California, United States of America
The following excerpt is from Albertson's Inc. v. Workers' Comp. Appeals Bd., 131 Cal.App.3d 308, 182 Cal.Rptr. 304 (Cal. App. 1982):
In Deziel, the Michigan court adopted a "strictly subjective causal nexus' standard" under which "a claimant is entitled to compensation [for mental injuries] if it is factually established that claimant honestly perceives some personal injury incurred during the ordinary work of his employment 'caused' his disability.... [p] The focal point of this standard is the plaintiff's own perception of reality." (Id., 268 N.W.2d at p. 11.) The board's limiting language in this case, that the claimed causal relationship between employment and injury not be a mere "after-the-fact rationalization," is equivalent to Michigan's "honest perception" rule.
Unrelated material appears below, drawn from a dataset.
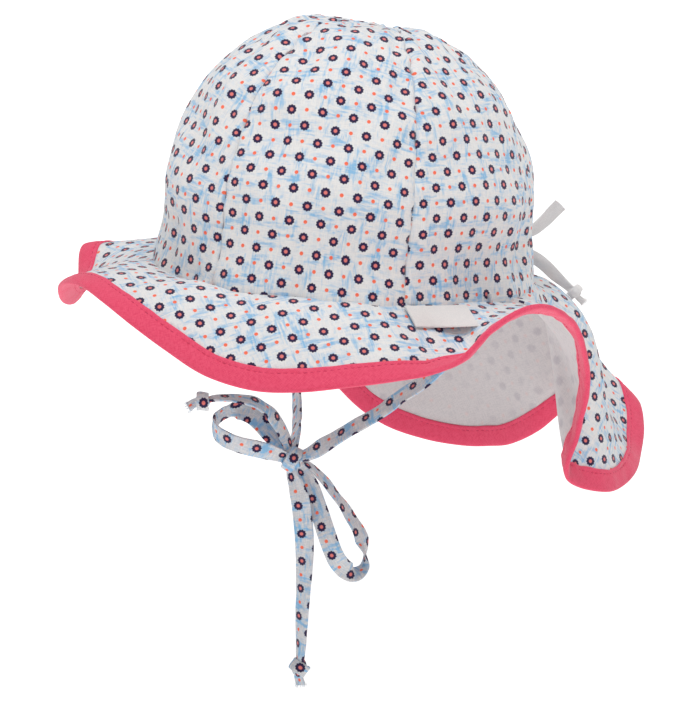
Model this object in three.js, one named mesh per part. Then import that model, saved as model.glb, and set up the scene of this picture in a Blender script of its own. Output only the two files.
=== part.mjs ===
import * as THREE from "three";

// A small child's sun hat: a crown of six panels, a waved brim, a long neck flap, a bound edge
// and two cloth chin ties in a bow. It has the shape that it keeps on a head.
// Millimetres and degrees. +Z is up, the front faces -Y and the wearer's left is +X.
// The origin is the middle of the head opening, level with the seam between crown and brim.

const OPENING = { halfWidth: 74, halfLength: 86 };
const WORN_TILT = 8; // the front of the hat is tipped up
const SEAM_TURN = 3.5; // the crown seams stand a little round from the middle line
const PANELS = 6;
const PANEL_PUFF = 1.2; // how far the middle of a panel stands out from its seams
const GAP = 0.3; // between pieces that meet
const SHEET_GAP = 0.45; // round the sheet's cloth, where both pieces are curved
const THICK = { crown: 1.4, brim: 1.2, binding: 2.4, tie: 1.4, tape: 1.2, label: 1 };
const BINDING_WIDTH = 9.5;
const TIE_WIDTH = 8;
const PINCH = { share: 0.62, reach: 12 }; // a tie's width at a knot, and how far that narrowing goes
const TAPE_WIDTH = 6;
const WALK_STEP = 0.95; // longest step in a walk over the sheet
const PROBE = { bearing: 0.05, along: 0.001 }; // half steps that a face's directions are read from
const CROWN_CELLS = { across: 8, up: 13, crowding: 0.9 }; // one panel, closer to the apex
const SHEET_CELLS = 6; // from the seam to the binding

// Crown levels from the brim seam (along 0) to the apex (along 1): height above the seam and
// the size of the level as a share of the head opening. The drawstring draws the second one in.
const CROWN_LEVELS = [
  // along, height, scale
  [0, 0, 1],
  [0.14, 16, 0.945],
  [0.3, 38, 0.945],
  [0.47, 60, 0.875],
  [0.62, 79, 0.76],
  [0.76, 94, 0.56],
  [0.89, 104.5, 0.315],
  [1, 108.5, 0],
];
const CROWN_LEAN = -6; // the dome's middle lies this far to the front of the opening's
const APEX_BACK = 0.06; // the point where the seams meet lies behind the dome's middle
const DIMPLE = { depth: 8, reach: 0.11 };
const APEX_END = 0.994; // the panels stop here, around a pinhole at the apex

// Brim and neck flap, a row for each fold: where the fold leaves the seam, where its free edge
// lies and where its middle passes, each as a bearing, and the last two with radius and height.
const FOLDS = [
  // seam, edge, edgeRadius, edgeHeight, middle, middleRadius, middleHeight
  [-180, -180, 109, -9, -180, 94, -2],
  [-168, -169, 115, -5, -169, 98, 0],
  [-158, -159, 120, -1, -158, 99, 2],
  [-150, -152, 116, -14, -151, 101, -1],
  [-142, -143, 114, -16, -143, 99, -1],
  [-135, -135, 116, -12, -135, 100, 2],
  [-128, -126, 119, -4, -127, 101, 6],
  [-121, -119, 122, 4, -120, 102, 10],
  [-114, -112, 124, 10, -113, 103, 13],
  [-106, -105, 124, 12, -105, 104, 15],
  [-98, -98, 124, 9, -98, 105, 14],
  [-90, -91, 122, 2, -90, 105, 12],
  [-82, -84, 119, -6, -83, 104, 8],
  [-73, -75, 118, -14, -74, 102, 4],
  [-65, -66, 116, -18, -65, 101, 1],
  [-56, -57, 114, -18, -56, 99, 0],
  [-47, -48, 113, -16, -47, 97, 0],
  [-38, -38, 112, -14, -38, 95, -1],
  [-30, -30, 111, -12, -30, 93, 0],
  [-22, -23, 107, -9, -22, 91, 0],
  [-15, -17, 109, 1, -16, 91, 0],
  [-7, -10, 110, 7, -8, 91, 1],
  [1, -3, 111, 7, -1, 90, 0],
  [8, 4, 111, 0, 6, 90, -2],
  [14, 9, 111, -9, 12, 91, -5],
  [18, 13, 110, -21, 16, 90, -10],
  [21, 16, 109, -31, 19, 88, -16],
  [24, 18, 107, -42, 21, 87, -22],
  [27, 20, 103, -54, 23, 87, -29],
  [30, 21, 101, -62, 25, 88, -35],
  [33, 22, 97, -73, 27, 90, -41],
  [36, 24, 96, -80, 30, 93, -45],
  [40, 28, 100, -86, 34, 97, -47],
  [44, 34, 109, -91, 39, 102, -48],
  [49, 41, 116, -93, 45, 106, -47],
  [54, 47, 123, -91, 50, 109, -45],
  [58, 53, 128, -88, 55, 111, -43],
  [62, 59, 134, -80, 60, 114, -41],
  [66, 64, 137, -71, 65, 114, -38],
  [71, 70, 132, -68, 70, 110, -38],
  [76, 75, 118, -74, 75, 103, -42],
  [82, 79, 106, -86, 80, 98, -48],
  [88, 86, 102, -95, 87, 97, -53],
  [95, 93, 100, -99, 94, 96, -55],
  [104, 101, 98, -101, 102, 95, -56],
  [113, 110, 93, -99, 111, 92, -55],
  [122, 120, 86, -92, 121, 88, -51],
  [131, 129, 87, -83, 130, 86, -46],
  [138, 136, 89, -73, 137, 86, -40],
  [144, 143, 92, -66, 143, 87, -36],
  [150, 150, 96, -60, 150, 89, -32],
  [156, 156, 101, -48, 156, 91, -24],
  [163, 163, 104, -34, 163, 92, -15],
  [170, 170, 107, -18, 170, 93, -6],
];
const FLAP = { from: 12, to: 168 }; // seam bearings between which the sheet is the neck flap
const FLAP_CUT = 0.15; // half the cut between brim and flap, in degrees at the seam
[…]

Its reservation of the question whether a psychiatric injury is compensable where the "employment was a mere passive element that a nonindustrial condition happened to have focused on" is a point of departure from the Deziel rule, which found industrial causation for a psychiatric disability where the applicant's job merely "perform[ed] the function of a convenient hook on which he can attach causation for troubles of all kinds and once this is set up, this traumatic event becomes the assigned cause by the patient." (Deziel v. Difco, supra, 268 N.W.2d at p. 18.)